Zostały trzy dni na wynegocjowanie podwyżek
REKLAMA
Zasady i tryb uzgadniania w przedsiębiorstwach podwyżek określa ustawa z dnia 16 grudnia 1994 r. o negocjacyjnym systemie kształtowania przyrostu przeciętnych wynagrodzeń u przedsiębiorców oraz o zmianie niektórych ustaw (Dz.U. z 1995 r. nr 1, poz. 2).
Jednak nie każdy pracodawca jest objęty przepisami tej ustawy. Do jej stosowania zobowiązane są podmioty gospodarki narodowej prowadzące działalność gospodarczą, w tym również jednostki organizacyjne, działające na podstawie prawa bankowego, prawa o publicznym obrocie papierami wartościowymi i funduszach powierniczych oraz na podstawie przepisów o działalności ubezpieczeniowej, a także samodzielne publiczne zakłady opieki zdrowotnej zatrudniające powyżej 50 osób.
Przyrost przeciętnego miesięcznego wynagrodzenia w danym roku ustalają, w drodze porozumienia, strony uprawnione do zawarcia zakładowego układu zbiorowego pracy. Powinno być ono zawarte do końca lutego każdego roku. Jeżeli nie ma porozumienia, wówczas przyrost przeciętnego miesięcznego wynagrodzenia ustala pracodawca, w drodze zarządzenia, do 10 marca.

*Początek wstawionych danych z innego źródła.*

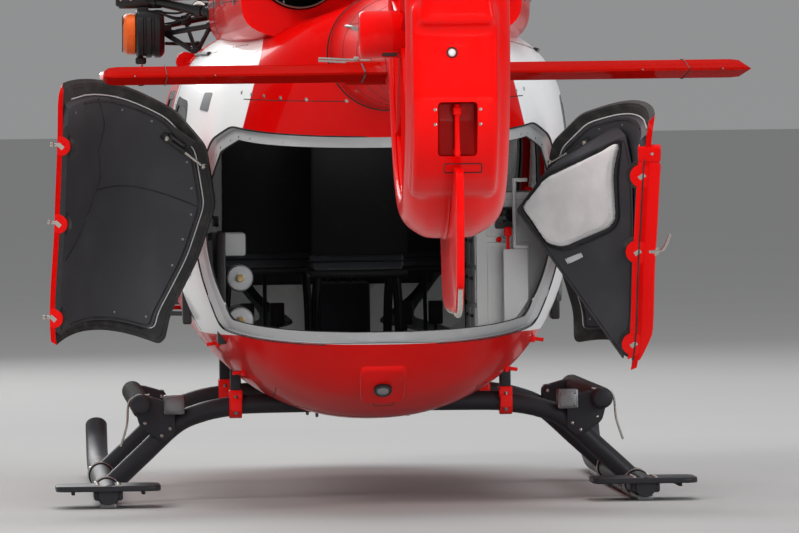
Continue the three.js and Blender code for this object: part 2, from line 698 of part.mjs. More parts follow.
// Side view of the shroud's rear face, which curves forward under the ring.
const REAR_FACE = [
  [7600, 2050], [7925, 2050], [7925, 1700], [7905, 1600], [7860, 1515], [7790, 1440],
  [7700, 1390], [7600, 1360],
];
const REAR_RECESS = { half: 70, floor: 7820, low: 1515, high: 1706 };
function finRing(row) {
  // Fraction of the chord, and half thickness between its thickest and its rear value.
  const side = [[0, 0], [0.03, 0.38], [0.12, 0.72], [0.35, 1], [0.7, 0.97]];
  const chord = row.trail - row.lead;
  const right = side.map(([f, t]) => [row.half * t, row.lead + chord * f]);
  right.push([row.rear, row.trail]);
  const left = right.slice(1).map(([x, s]) => [-x, s]).reverse();
  return [...right, ...left].map(([x, s]) => new THREE.Vector3(x, s, row.z));
}
function finAndShroud() {
  // Radius and distance to port of the ring's corners
  const rim = [
    [560, -160], [596, -188], [628, -200], [690, -168], [RIM_RADIUS, -85], [RIM_RADIUS, 85],
    [690, 156], [628, 184], [560, 154], [560, -160],
  ];
  const ring = turned(rim, "x", FAN_CENTRE, DUCT_SIDES);
  const [, station, z] = FAN_CENTRE;
  const duct = rod([-FAR, station, z], [FAR, station, z], FAN.ductRadius, DUCT_SIDES);
  const neck = hull(SHROUD_NECK_ROWS, 0, 24);
  const { half, floor, low, high } = REAR_RECESS;
  const recess = box(-half, half, floor, FAR, low, high);
  const rearFace = acrossPrism(REAR_FACE, -146, 158);
  const solidParts = union(ring, loft(FIN_ROWS.map(finRing)), neck, rearFace);
  return solidParts.subtract(duct).subtract(recess);
}
addNode("fan_shroud_fin", finAndShroud(), RED);

const VENTRAL = [
  [6990, 1010], [7120, 965], [7850, 960], [7965, 1060], [8010, 1300], [8000, 1470],
  [7800, 1480], [7190, 1290], [6880, 1310],
];
function ventralFin() {
  const reach = RIM_RADIUS + GAP * 1.5;
  const drum = turned([[0, -60], [reach, -60], [reach, 60], [0, 60]], "x", FAN_CENTRE, DUCT_SIDES);
  const rear = acrossPrism(REAR_FACE.map(([s, z]) => [s + GAP, z - GAP]), -60, 60);
  return acrossPrism(VENTRAL, -14, 14, 30).subtract(drum).subtract(rear);
}
addNode("ventral_fin", ventralFin(), RED);

// Fan: the fixed gearbox with its vanes to port, the turning fan to starboard
function fanGearbox() {
  const { radius, inner, outer } = HUB_FAIRING;
  const profile = [
    [0, inner], [radius, inner], [radius, outer - 30], [radius - 22, outer], [0, outer],
  ];
  const body = turned(profile, "x", FAN_CENTRE, 24);
  const vanes = Array.from({ length: FAN.vanes }, (_, i) => {
    const t = ((i + 0.5) / FAN.vanes) * 2 * Math.PI;
    const tip = FAN.ductRadius * Math.cos(Math.PI / DUCT_SIDES) - GAP;
    const g = new THREE.BoxGeometry(110, 14, tip - 40);
    g.translate(110, 0, (tip + 40) / 2);
    return solid(g.rotateX(t).translate(0, FAN.station, FAN.z));
  });
  const bore = rod(FAN_CENTRE, [inner + 80, FAN.station, FAN.z], 30 + GAP, 12);
  return union(body, ...vanes).subtract(bore);
}
addNode("fan_gearbox", fanGearbox(), DARK_METAL);

function fanBlade(angle) {
  // Radius, chord, thickness and twist of the blade's sections.
  const sections = [[90, 74, 20, 55], [300, 74, 13, 36], [FAN.bladeTip, 70, 9, 24]];
  const rings = sections.map(([r, chord, thick, twist]) => {
    const turn = THREE.MathUtils.degToRad(twist);
    const corners = [
      [-0.5, 0], [-0.3, 0.5], [0.15, 0.42], [0.5, 0], [0.15, -0.42], [-0.3, -0.5],
    ];
    return corners.map(([c, t]) => {
      const [u, v] = [c * chord, t * thick];
      const across = u * Math.sin(turn) + v * Math.cos(turn);
      const round = u * Math.cos(turn) - v * Math.sin(turn);
      return new THREE.Vector3(across - 60, round, r);
    });
  });
  const turn = new THREE.Matrix4().makeRotationX(angle);
  const place = new THREE.Vector3(0, FAN.station, FAN.z);
  return loft(rings.map((ring) => ring.map((p) => p.applyMatrix4(turn).add(place))));
}
function tailFan() {
  const face = HUB_FAIRING.inner - 8;
  const profile = [[0, -128], [60, -118], [104, -92], [108, -20], [96, face], [0, face]];
  const hub = turned(profile, "x", FAN_CENTRE, 18);
  const shaftEnds = [-40, HUB_FAIRING.inner + 70].map((x) => [x, FAN.station, FAN.z]);
  const shaft = rod(...shaftEnds, 30, 12);
  const turns = Array.from({ length: FAN.blades }, (_, i) => (i / FAN.blades) * 2 * Math.PI);
  return union(hub, shaft, ...turns.map(fanBlade));
}
addNode("tail_fan", tailFan(), DARK_METAL);

// Landing gear
bothSides((name, side) => {
  const x = side * SKID_X;
  const shoe = box(x - 34, x + 34, -1600, SKID_REAR - 20, 0, 26);
  const paw = uprightPrism(
    [[x - 225, 1080], [x + 225, 1080], [x + 225, 1440], [x - 225, 1440]], 74, 100, 60,
  );
  const gussets = box(x - 60, x + 60, 1120, 1400, 40, 80);
  addNode("skid_" + name, union(skidTube(side, SKID_RADIUS), shoe, paw, gussets), BLACK);
});
const skidClear = union(...Object.values(SIDES).map((side) => skidTube(side, SKID_RADIUS + GAP)));
for (const [name, station] of Object.entries(CROSS_TUBES)) {
  addNode("cross_tube_" + name, crossTube(station, CROSS_TUBE_RADIUS).subtract(skidClear), BLACK);
}
bothSides((name, side) => {
  const x = side * STEP_X;
  let step = rod([x, -1010, STEP_Z], [x, 1000, STEP_Z], STEP_RADIUS, 14);
  for (const station of Object.values(CROSS_TUBES)) {
    const plate = box(x - side * 150, x, station - 60, station + 60, 260, 448);
    step = step.add(plate).subtract(crossTube(station, CROSS_TUBE_RADIUS + GAP));
  }
  addNode("step_" + name, biggest(step), BLACK);
});

// Rescue hoist on the port side of the roof
const HOIST = { x: 960, station: 60, z: 2040 };
function hoistFrame() {
  const head = [HOIST.x, HOIST.station, HOIST.z + 158];
  const feet = [[600, -260, 2215], [600, 380, 2215], [640, -160, 2125], [640, 280, 2125]];
  const arms = feet.map((foot) => rod(foot, head, 20, 10));
  const beam = box(HOIST.x - 130, HOIST.x + 110, HOIST.station - 34, HOIST.station + 34,
    HOIST.z + 120, HOIST.z + 180);
  return union(...arms, beam).subtract(hull(COWL_ROWS, -GAP)).subtract(cabinClear);
}
addNode("hoist_frame", biggest(hoistFrame()), BLACK);
function hoistWinch() {
  const { x, station, z } = HOIST;
  const drum = rod([x - 105, station, z], [x + 20, station, z], 106, 24);
  const mount = box(x - 36, x + 14, station - 50, station + 50, z + 60, z + 120 - GAP);
  return drum.add(mount);
}
addNode("hoist_winch", hoistWinch(), BLACK);
addNode(
  "hoist_cover",
  rod([HOIST.x + 20 + GAP, HOIST.station, HOIST.z], [HOIST.x + 78, HOIST.station, HOIST.z], 92, 24),
  ORANGE,
);
function hoistHook() {
  const { x, station, z } = HOIST;
  const bumper = rod([x - 40, station, z - 106 - GAP], [x - 40, station, z - 156], 26, 16);
  const hook = bentTube(
    [[0, -150], [0, -176], [26, -200], [34, -226], [10, -252], [-22, -244], [-30, -222]].map(
      ([s, dz]) => [x - 40, station + s, z + dz],
    ),
    8, 14, 8,
  );
  return bumper.add(hook);
}
addNode("hoist_hook", hoistHook(), DARK_METAL);

// Main rotor
function rotorHub() {
  const mast = rod([0, 0, GEARBOX.top + GAP], [0, 0, HUB_Z + 30], MAST_RADIUS, 16);
  const hub = turned(
    [[0, -70], [150, -60], [200, -20], [200, 34], [120, 66], [90, 120], [0, 128]],
    "z", [0, 0, HUB_Z], 16,
  );
  const arms = [0, 90, 180, 270].map((turn) => {
    const t = THREE.MathUtils.degToRad(FIRST_BLADE_ANGLE + turn);
    const reach = BLADE_ROOT - GAP;
    return rod([0, 0, HUB_Z], [reach * Math.cos(t), reach * Math.sin(t), HUB_Z], 48, 8);
  });
  return union(mast, hub, ...arms);
}
addNode("rotor_hub", rotorHub(), DARK_METAL);

const DROOP = 190;
function rotorBlade(angle) {
  // Radius, chord, thickness, and how far the section is swept back.
  const sections = [
    [BLADE_ROOT, 150, 110, 0], [700, 170, 96, 0], [1000, 250, 52, 6], [1300, 325, 38, 12],
    [3200, 325, 36, 12], [5150, 325, 34, 12], [5400, 270, 26, 40], [ROTOR_RADIUS, 170, 14, 84],
  ];
  const shape = [
    [-0.28, 0], [-0.24, 0.3], [-0.1, 0.5], [0.2, 0.42], [0.5, 0.2], [0.72, 0.04],
    [0.72, -0.04], [0.5, -0.16], [0.2, -0.36], [-0.1, -0.45], [-0.24, -0.28],
  ];
  const turn = new THREE.Matrix4().makeRotationZ(THREE.MathUtils.degToRad(angle));
  return loft(
    sections.map(([r, chord, thick, sweep]) => {
      const drop = DROOP * ((r - BLADE_ROOT) / (ROTOR_RADIUS - BLADE_ROOT)) ** 2;
      return shape.map(([c, t]) =>
        new THREE.Vector3(r, -c * chord - sweep, HUB_Z - drop + t * thick).applyMatrix4(turn),
      );
    }),
  );
}
[1, 2, 3, 4].forEach((number) => {
  const angle = FIRST_BLADE_ANGLE + (number - 1) * 90;
  addNode("rotor_blade_" + number, rotorBlade(angle), BLACK);
});

const helicopter = new THREE.Group();
helicopter.add(aircraft);
export default helicopter;
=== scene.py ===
"""Looks of a twin-engine light rescue helicopter, parked with its rear doors open.

Shapes are written in millimetres, with Y as the station, the distance aft of the rotor mast.
They become metres in the row frame where their Blender object is made.
"""

from __future__ import annotations

import logging
import math
from dataclasses import dataclass, field
from enum import Enum
from typing import Callable, Iterable, Mapping, Optional, Sequence, Union

import bmesh
import bpy
import numpy as np
from mathutils import Matrix, Vector


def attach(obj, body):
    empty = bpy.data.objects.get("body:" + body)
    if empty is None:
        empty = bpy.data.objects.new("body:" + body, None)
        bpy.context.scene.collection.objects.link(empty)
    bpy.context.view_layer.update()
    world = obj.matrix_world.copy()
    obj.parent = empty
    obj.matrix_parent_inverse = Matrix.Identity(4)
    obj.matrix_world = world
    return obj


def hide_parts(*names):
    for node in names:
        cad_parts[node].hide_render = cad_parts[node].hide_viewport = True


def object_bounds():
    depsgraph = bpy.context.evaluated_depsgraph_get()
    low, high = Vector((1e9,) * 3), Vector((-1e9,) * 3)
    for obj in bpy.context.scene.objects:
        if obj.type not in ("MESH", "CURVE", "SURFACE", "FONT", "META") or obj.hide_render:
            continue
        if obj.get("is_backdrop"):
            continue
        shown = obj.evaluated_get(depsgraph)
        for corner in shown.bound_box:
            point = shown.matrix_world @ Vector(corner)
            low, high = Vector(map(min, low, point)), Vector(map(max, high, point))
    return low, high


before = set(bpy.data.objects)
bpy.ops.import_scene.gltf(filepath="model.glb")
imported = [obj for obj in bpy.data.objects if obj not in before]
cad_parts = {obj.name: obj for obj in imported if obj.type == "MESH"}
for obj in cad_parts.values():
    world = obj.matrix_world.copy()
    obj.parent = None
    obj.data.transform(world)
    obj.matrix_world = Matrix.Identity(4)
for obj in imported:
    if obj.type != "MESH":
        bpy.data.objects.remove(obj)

LOG = logging.getLogger("helicopter")
MM = 0.001
MAST_Y = -2.11
FAR = 1200.0
MOST_TAGS = 8

Point = Sequence[float]
Colour = tuple[float, float, float]
Shape = Union["Solid", Iterable["Solid"]]


class Side(Enum):
    """The helicopter's two sides, valued by the sign of X."""

    LEFT = 1
    RIGHT = -1

    @property
    def word(self) -> str:
        """The side's name as node names spell it."""
        return self.name.lower()


class Cut(Enum):
    """What a solid does to the one it meets."""

    AWAY = "DIFFERENCE"
    KEEP = "INTERSECT"
    JOIN = "UNION"


class Axis(Enum):
    """The axis that a shape is drawn along."""

    X = 0
    Y = 1
    Z = 2


# Curves and outlines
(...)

Skala podwyżki wynagrodzeń jest ograniczona sytuacją i możliwościami finansowymi przedsiębiorcy. Jednak głównym czynnikiem wpływającym na jej wysokość jest wskaźnik przeciętnego wzrostu płac ustalany przez Komisję Trójstronną lub rząd. Od lat wskaźnik ten jednostronnie określa rząd, bo nie może się porozumieć w tej kwestii z partnerami społecznymi. Zgodnie z rozporządzeniem Rady Ministrów z dnia 30 listopada 2006 r. w sprawie wskaźników przyrostu przeciętnego miesięcznego wynagrodzenia w 2007 roku (Dz.U. nr 225, poz. 1637), w tym roku wynagrodzenia u przedsiębiorców mogą wzrosnąć przeciętnie o 3,4 proc.

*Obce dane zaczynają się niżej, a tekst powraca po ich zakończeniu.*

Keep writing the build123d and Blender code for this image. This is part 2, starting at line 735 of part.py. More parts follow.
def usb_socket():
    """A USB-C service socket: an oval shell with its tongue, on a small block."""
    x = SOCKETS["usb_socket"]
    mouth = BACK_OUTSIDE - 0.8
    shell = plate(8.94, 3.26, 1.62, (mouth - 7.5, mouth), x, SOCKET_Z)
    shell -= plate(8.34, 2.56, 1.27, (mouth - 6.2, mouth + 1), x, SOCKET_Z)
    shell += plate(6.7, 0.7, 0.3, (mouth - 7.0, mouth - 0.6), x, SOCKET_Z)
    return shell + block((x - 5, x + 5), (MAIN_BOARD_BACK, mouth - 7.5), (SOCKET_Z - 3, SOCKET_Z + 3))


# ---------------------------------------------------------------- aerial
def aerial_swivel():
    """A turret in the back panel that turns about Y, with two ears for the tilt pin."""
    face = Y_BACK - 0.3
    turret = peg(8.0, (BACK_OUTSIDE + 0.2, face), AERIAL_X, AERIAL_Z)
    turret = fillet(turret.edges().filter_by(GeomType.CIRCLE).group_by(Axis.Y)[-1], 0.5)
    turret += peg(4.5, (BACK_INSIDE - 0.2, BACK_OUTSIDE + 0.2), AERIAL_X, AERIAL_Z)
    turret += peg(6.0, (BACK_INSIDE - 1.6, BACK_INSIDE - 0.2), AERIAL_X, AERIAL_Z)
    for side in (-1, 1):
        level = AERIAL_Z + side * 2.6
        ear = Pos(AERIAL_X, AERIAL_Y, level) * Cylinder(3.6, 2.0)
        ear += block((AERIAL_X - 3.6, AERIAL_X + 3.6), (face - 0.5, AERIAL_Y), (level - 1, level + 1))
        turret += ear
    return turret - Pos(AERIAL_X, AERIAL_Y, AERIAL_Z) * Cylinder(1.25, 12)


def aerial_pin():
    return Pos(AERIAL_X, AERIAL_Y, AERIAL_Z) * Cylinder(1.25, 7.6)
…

Już dziś wiadomo, że w wielu przedsiębiorstwach podwyżki będą wyższe od tych, które zaakceptował rząd, np. w sektorze budowlanym. Pracodawcy, którzy przekroczą wskaźnik przeciętnych podwyżek nie muszą martwić się sankcjami z tego powodu. Problemy mogą mieć jedynie tylko zarządy spółek państwowych. Mogą ponieść odpowiedzialność, jeżeli podwyżki ponad przyjęty przez rząd wskaźnik spowodują kłopoty finansowe w ich przedsiębiorstwie.